See image — Aromatic Hydrocarbons Chemistry Question

💡 Solution & Explanation

Step 1 - Friedel-Crafts Acylation (Step 1: butanoyl chloride / AlCl3): Benzene undergoes Friedel-Crafts acylation with butanoyl chloride (CH3CH2CH2COCl) in the presence of AlCl3. This introduces a butanoyl group (-C(=O)CH2CH2CH3) onto the benzene ring, giving butyrophenone (phenyl propyl ketone, specifically 1-phenyl-1-butanone). Step 2 - Clemmensen Reduction (Zn(Hg), HCl): The ketone carbonyl is reduced to a methylene group using Clemmensen reduction conditions (Zn amalgam in concentrated HCl). This converts the -C(=O)CH2CH2CH3 group into -CH2CH2CH2CH3 (a butyl group).

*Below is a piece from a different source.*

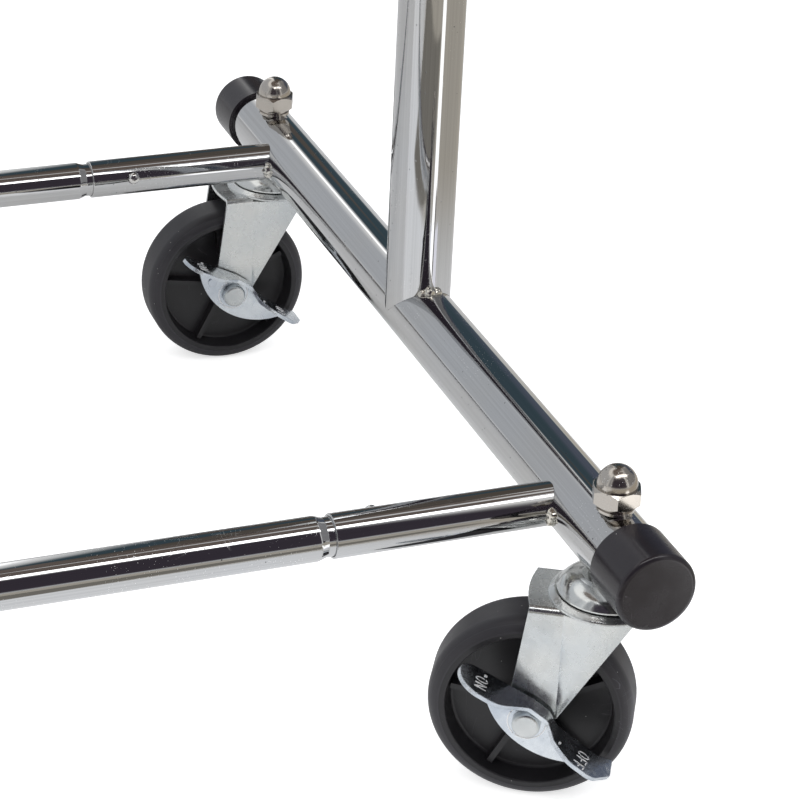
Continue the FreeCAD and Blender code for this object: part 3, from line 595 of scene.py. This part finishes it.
# ---------------------------------------------------------------------------------------------
# Brake levers: thick pressed steel, zinc plated. ON and OFF and their marks stand up from the
# foot wings, struck in the press that formed them, and a low ring frames the rivet's seat; all of these are coloured
# near white, a painted highlight.

# Lever zinc mottles from dark blue-grey to near white: partly the plate's own mottle, partly painted reflection of
# the dark surroundings.
lever_zinc_and_reflection = zinc_plate("lever_zinc_and_reflection", (0.49, 0.54, 0.61), (0.80, 0.84, 0.87), 0.21, 0.00040, 0.5 * MM)
# Near-white zinc for the raised letters, marks and ring: a painted highlight.
struck_highlight_zinc = zinc_plate("struck_highlight_zinc", (0.93, 0.94, 0.96), (0.96, 0.96, 0.96), 0.45, 0.00001, 0.1 * MM)
lever_angle = math.radians(35.0)
off_level = 7.5 * MM
on_level_root, on_level_tip = 9.7 * MM, 5.9 * MM
on_root, on_tip = 17.0 * MM, 44.5 * MM
plate_level = 24.3 * MM
stroke_radius = 0.38 * MM
letter_height = 6.3 * MM
letter_width = 3.3 * MM
letter_pitch = 5.3 * MM
mark_sink = 0.1 * MM
on_word_start, on_word_reach = 19.0 * MM, 28.4 * MM
off_word_start, off_word_reach = 27.6 * MM, 28.2 * MM
off_word_slant = 0.22
on_tick = ((15.2 * MM, 25.3 * MM), (13.6 * MM, 25.5 * MM))
on_tick_radius = 0.75 * MM
# A small raised spot on the OFF wing, in the same painted-highlight white.
off_spot = ((15.4 * MM, 33.8 * MM), (16.6 * MM, 34.1 * MM))
off_spot_radius = 0.8 * MM
ring_radius, ring_wire, ring_sink = 9.4 * MM, 0.5 * MM, 0.25 * MM
glyphs = {
    "O": [[(0.5 + 0.5 * math.cos(a * math.pi / 8), 0.5 + 0.5 * math.sin(a * math.pi / 8)) for a in range(17)]],
    "N": [[(0, 0), (0, 1)], [(0, 1), (1, 0)], [(1, 0), (1, 1)]],
    "F": [[(0, 0), (0, 1)], [(0, 1), (0.9, 1)], [(0, 0.55), (0.7, 0.55)]],
}


def raised_line(mesh, points, radius):
    """A rounded ridge along a chain of points."""
    around = 8
    rings = []
    for i, here in enumerate(points):
        ahead = points[min(i + 1, len(points) - 1)] - points[max(i - 1, 0)]
        ahead.normalize()
        side = ahead.orthogonal().normalized()
        other = ahead.cross(side)
        rings.append([mesh.verts.new(here + (side * math.cos(k * math.pi / 4) + other * math.sin(k * math.pi / 4))
                                     * radius) for k in range(around)])
    for low, high in zip(rings, rings[1:]):
        for k in range(around):
            mesh.faces.new((low[k], low[(k + 1) % around], high[(k + 1) % around], high[k]))
    mesh.faces.new(rings[0][::-1])
    mesh.faces.new(rings[-1])


def word(mesh, text, start, step, rise):
    """Letters in a row: step runs along the line of text and rise up each letter."""
    for index, letter in enumerate(text):
        foot = start + step * (index * letter_pitch)
        for chain in glyphs[letter]:
            raised_line(mesh, [foot + step * (x * letter_width) + rise * (z * letter_height) for x, z in chain],
                        stroke_radius)


for caster in casters:
    finish(caster + "_brake_lever", lever_zinc_and_reflection)
    hinge = joints[caster + "_brake"]
    stem = joints[caster + "_swivel"]
    axle_centre = Vector(hinge["pos_m"])
    outward = Vector(hinge["axis"])
    trail = axle_centre - Vector(stem["pos_m"])
    trail.z = 0.0
    trail.normalize()
    along = trail * math.cos(lever_angle) + Vector((0, 0, math.sin(lever_angle)))
    above = -trail * math.sin(lever_angle) + Vector((0, 0, math.cos(lever_angle)))
    slope = (along * (on_tip - on_root) + above * (on_level_tip - on_level_root)).normalized()
    on_foot = axle_centre + along * on_root + above * (on_level_root - mark_sink)
    off_foot = axle_centre + above * (off_level - mark_sink)
    off_step = (outward + along * off_word_slant).normalized()
    marks = bmesh.new()
    word(marks, "ON", on_foot + slope * on_word_start + outward * on_word_reach, outward, -slope)
    word(marks, "OFF", off_foot - along * off_word_start + outward * off_word_reach, off_step, -along)
    raised_line(marks, [on_foot + slope * u + outward * h for u, h in on_tick], on_tick_radius)
    raised_line(marks, [off_foot - along * u + outward * h for u, h in off_spot], off_spot_radius)
    ring = [axle_centre + outward * (plate_level - ring_sink)
            + (along * math.cos(a * math.pi / 24) + above * math.sin(a * math.pi / 24)) * ring_radius
            for a in range(49)]
    raised_line(marks, ring, ring_wire)
    struck = smooth_piece(caster + "_lever_marks", marks, struck_highlight_zinc, caster + "_lever")

# ---------------------------------------------------------------------------------------------
# Dome nuts and washers on top of the foot tubes: turned steel with bright, slightly warm nickel
# plate. They clamp the caster stems, which come up through the tube.

nickel = plated("nickel_plate", (0.52, 0.49, 0.46), (0.56, 0.52, 0.47), 0.16, 0.00002, 0.08)
for name in ("dome_nuts", "flat_washers", "spring_washers"):
    finish(name, nickel)

# ---------------------------------------------------------------------------------------------
# Spring buttons with their leaf springs, caster stems, race balls and axle sleeves: plain bright
# steel, ground or stamped, mostly hidden inside the tubes and the casters.

bright = plated("bright_steel", (0.72, 0.72, 0.71), (0.68, 0.66, 0.63), 0.12)
for name in nodes:
    if name.endswith(("_button", "springs", "stems", "balls", "sleeve")):
        finish(name, bright)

The product is n-butylbenzene. Step 3 - Electrophilic Aromatic Bromination (Br2, FeBr3): n-Butylbenzene undergoes electrophilic aromatic substitution with Br2/FeBr3. The butyl group is an alkyl substituent, which is an ortho/para director. Since the para position is less sterically hindered than the ortho positions, bromination occurs predominantly at the para position, giving 1-bromo-4-butylbenzene. This sequence - acylation to avoid carbocation rearrangements, reduction of ketone, then bromination directed para to the alkyl group - is the classic synthetic strategy to attach an unbranched alkyl group and then brominate para to it. Why other options fail: (a) Shows a ketone still present (no reduction occurred) with meta bromination - incorrect because ketones direct meta, but the ketone was reduced in step 2, and meta bromination would only apply before reduction. (b) Shows a ketone still present with para bromination and Ac2O - incorrect sequence and reagents. (d) Shows ortho bromination relative to a ketone - incorrect regiochemistry and the ketone was not reduced. Therefore, the correct answer is C.